De pronto, en medio de aquella penumbra, nuestros ojos se detuvieron en dos figuras que estaban de pie a lo lejos. Permanecían inmóviles, pero había algo en su presencia que nos heló la sangre. Nos miramos entre nosotras y sin decir una palabra, supimos lo que ambas estábamos pensando. En el barrio, se contaba que, en las noches oscuras, el mercado era el lugar de encuentro de la bruja y el diablo, quienes realizaban sus macabros pactos bajo el cobijo de la sombra.
El miedo nos paralizó por completo. No nos atrevíamos a mover ni un músculo. Margarita tomó mi mano con fuerza, mientras nuestras mentes trataban de procesar lo que estábamos viendo. Aquellas figuras no eran simples personas o al menos eso nos decía el pánico que nos invadía. Con cada segundo que pasaba, nuestra certeza de que habíamos tropezado con algo sobrenatural se hacía más fuerte.
Como la situación era aterradora, nos dimos la mano y a pesar de tener solo siete años, nuestra curiosidad resultó ser más fuerte que el miedo. Caminamos con sigilo, intentando no ser vistas, pero al cruzar nuestras miradas, vimos el pánico reflejado en nuestros rostros. Sin embargo, en lugar de llorar o huir, algo dentro de nosotras hizo que empezáramos a reír sin control. Reíamos y reíamos, como si el miedo se hubiera transformado en una extraña y liberadora carcajada.
De repente, escuchamos una voz que preguntaba: "¿Quiénes están allí?" Pero la voz no era de ultratumba, como habíamos imaginado. Al contrario, era temblorosa y asustada. Siguiendo nuestro impulso, nos mantuvimos escondidas y, al asomarnos con cuidado, los vimos y los reconocimos perfectamente: eran dos jóvenes vecinos del mercado, tomados de la mano. Lo curioso es que parecían más aterrorizados por nuestras risas que nosotras por su presencia. Sin pensarlo dos veces, se dieron la vuelta y corrieron a toda prisa, huyendo despavoridos de la plaza, quizá convencidos de que aquellas risas infantiles provenían de otro mundo.

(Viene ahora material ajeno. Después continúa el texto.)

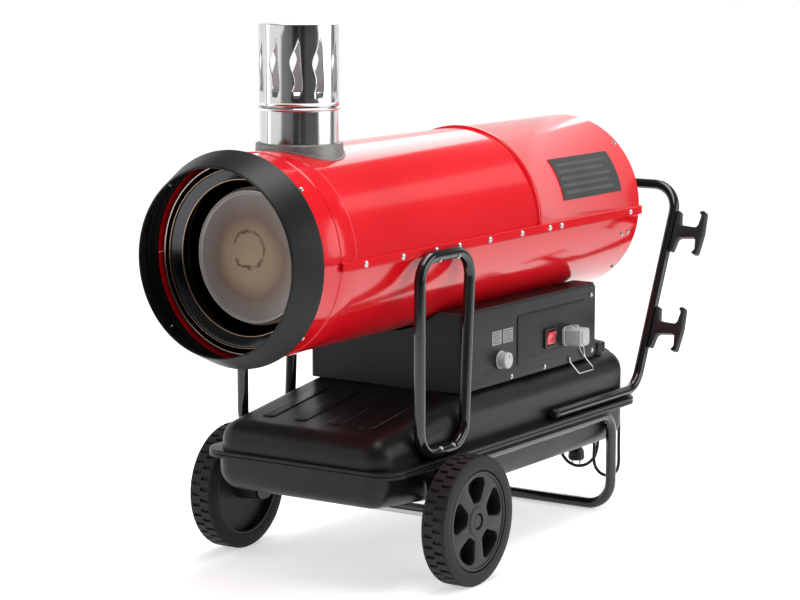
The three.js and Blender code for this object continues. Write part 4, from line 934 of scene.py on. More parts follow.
def flame_edges(rise):
    """Both edges of the slot at a share of its height: a swaying flame that narrows to its tip."""
    sway = 3.0 * math.sin(rise * 2.6 * math.pi)
    half = SLOT_WIDTH / 2 * (1 - 0.22 * math.sin(rise * math.pi * 2.4)) * min(1.0, 2.3 * (1 - rise)) ** 0.8
    return sway - half, sway + half


def cap_skin(radius):
    """The cap's wall as columns that follow the slots' edges; the cells inside a slot are left out."""
    rows = [BEAD_Z + 3.3, BEAD_Z + 12, SLOT_LOW]
    slot_rows = 28
    rows += [SLOT_LOW + SLOT_HEIGHT * k / slot_rows for k in range(1, slot_rows + 1)]
    rows += [SLOT_LOW + SLOT_HEIGHT + 8, CAP_TOP - 2, CAP_TOP - 0.6, CAP_TOP]
    inward = {CAP_TOP - 0.6: 0.6, CAP_TOP: 2.0}
    beside, within = 6, 4
    points, faces = [], []
    for z in rows:
        rise = min(max((z - SLOT_LOW) / SLOT_HEIGHT, 0.0), 1.0)
        left, right = (edge / CAP_RADIUS for edge in flame_edges(rise))
        r = radius - inward.get(z, 0.0)
        for sector in range(SLOT_COUNT):
            middle = (sector + 0.5) * SECTOR
            marks = [-SECTOR / 2 + (left + SECTOR / 2) * k / beside for k in range(beside)]
            marks += [left + (right - left) * k / within for k in range(within)]
            marks += [right + (SECTOR / 2 - right) * k / beside for k in range(beside)]
            points += [at(FLUE_X + r * math.cos(middle + m), r * math.sin(middle + m), z) for m in marks]
    per_sector = 2 * beside + within
    per_row = per_sector * SLOT_COUNT
    for row in range(len(rows) - 1):
        open_row = rows[row] >= SLOT_LOW and rows[row + 1] <= SLOT_LOW + SLOT_HEIGHT + 1e-6
        for k in range(per_row):
            if open_row and beside <= k % per_sector < beside + within:
                continue
            m = (k + 1) % per_row
            below, above = row * per_row, (row + 1) * per_row
            faces.append([below + k, below + m, above + m, above + k])
    top_ring = [(len(rows) - 1) * per_row + k for k in range(per_row)]
    return points, faces + [top_ring]


cap = piece("flue_cowl", merged(cap_skin(CAP_RADIUS), seam(CAP_RADIUS, BEAD_Z + 4, CAP_TOP - 3)),
            stainless, stands_for=("flue_cap",))
wall = cap.modifiers.new("wall", "SOLIDIFY")
wall.thickness = CAP_WALL * MM
wall.offset = -1.0
# The cap's inside gets the near-white steel: painted light for the brightness seen through the slots.
cap.data.materials.append(painted_light_steel)
wall.material_offset = 1
wall.material_offset_rim = 0
print("flue cap:", SLOT_COUNT, "slots")

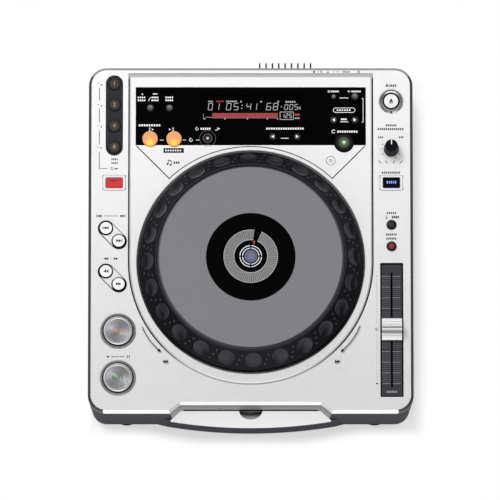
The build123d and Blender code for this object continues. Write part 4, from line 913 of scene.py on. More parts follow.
# ---------------------------------------------------------------------------- printed marks
SEGMENTS: Mapping[str, tuple[int, int, int, int]] = {  # both ends of each bar of a figure
    "a": (-1, 1, 1, 1), "b": (1, 1, 1, 0), "c": (1, 0, 1, -1), "d": (-1, -1, 1, -1),
    "e": (-1, 0, -1, -1), "f": (-1, 1, -1, 0), "g": (-1, 0, 1, 0)}
LIT_SEGMENTS: Mapping[str, str] = {
    "0": "abcdef", "1": "bc", "2": "abged", "3": "abgcd", "4": "fgbc",
    "5": "afgcd", "6": "afgedc", "7": "abc", "8": "abcdefg", "9": "abcdfg"}


class Mark(Enum):
    """A kind of mark, whose value names the method that draws it."""

    BAR = "bar"
    LINE = "stroke"
    ARC = "arc"
    DOT = "dot"
    HEAD = "triangle"
    HEADS = "heads"
    TITLE = "title"
    LOOP = "loop"
    CAPSULE = "capsule"
    CORNERS = "corners"
    DASHES = "dashes"
    WORDS = "words"
    CELLS = "cells"
    FIGURES = "figures"


Ink = Mapping[Mark, Sequence[tuple[object, ...]]]


class Print(Solid):
    """Flat marks of ink or light, laid on a surface."""

    def draw(self, ink: Ink) -> Self:
        """Adds every mark of a table.

        Args:
            ink: The marks, by kind.

        Returns:
            These marks.
        """
        for mark, rows in ink.items():
            for sizes in rows:
                getattr(self, mark.value)(*sizes)
        return self

    def dot(self, x: float, y: float, radius: float, count: int = 12) -> Self:
        """Adds a small round mark."""
        return self.disc(x, y, radius, count=count)

    def heads(self, x: float, y: float, size: float, turn: float = 0.0) -> Self:
        """Adds two arrow heads in a row, which point along X when turn is 0.

        Args:
            x: Their middle across.
            y: Their middle from front to rear.
            size: A head's size.
            turn: Which way they point, in degrees.

        Returns:
            These marks.
        """
        run = Vector((math.cos(math.radians(turn)), math.sin(math.radians(turn)))) * size * 0.86
        for step in (-0.5, 0.5):
            self.triangle(x + run.x * step, y + run.y * step, size, turn, 1.15)
        return self

    def skip(self, x: float, y: float, size: float, turn: float = 0.0) -> Self:
        """Adds two arrow heads that run up to a bar.

        Args:
            x: Their middle across.
            y: Their middle from front to rear.
            size: A head's size.
            turn: Which way they point, in degrees.

        Returns:
            These marks.
        """
        ahead = Vector((math.cos(math.radians(turn)), math.sin(math.radians(turn))))
        self.heads(x, y, size, turn)
        end = Vector((x, y)) + ahead * size * 1.1
        side = Vector((-ahead.y, ahead.x)) * size * 0.55
        return self.stroke([tuple(end - side), tuple(end + side)], size * 0.26)

    def start_pause(self, x: float, y: float, size: float) -> Self:
        """Adds an arrow head and two bars.

        Args:
            x: Their middle across.
            y: Their middle from front to rear.
            size: A head's size.

        Returns:
            These marks.
        """
        self.triangle(x - size * 0.75, y, size, 0.0, 1.0)
        self.bar(x + size * 0.45, y, size * 0.28, size)
        return self.bar(x + size * 0.95, y, size * 0.28, size)

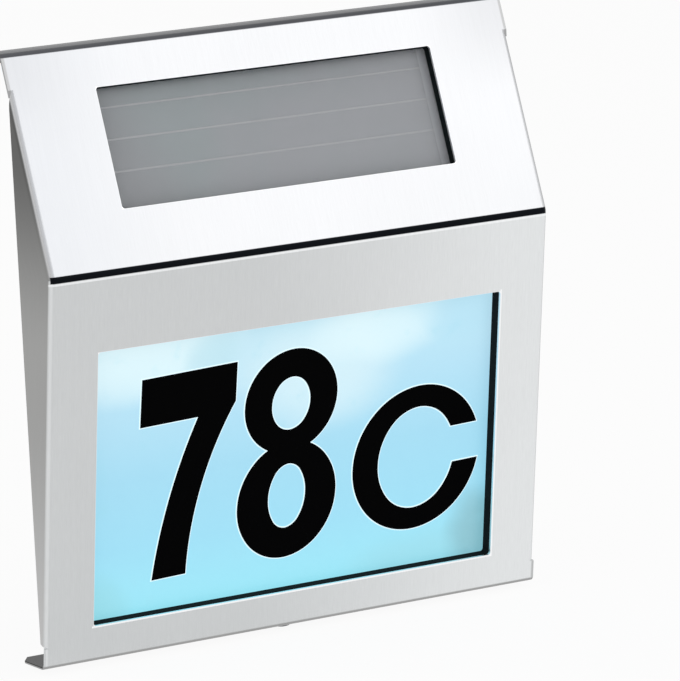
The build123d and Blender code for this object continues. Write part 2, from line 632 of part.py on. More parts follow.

Nosotras salimos del mercado con cautela, aun riendo, y al llegar a la calle, nos despedimos rápidamente. Cada una se fue a su casa, sin volver a hablar del asunto jamás. Pero cada vez que me cruzaba con uno de esos muchachos, una sonrisa inevitable se dibujaba en mi rostro al recordar cómo habían huido aterrorizados por nuestras risas.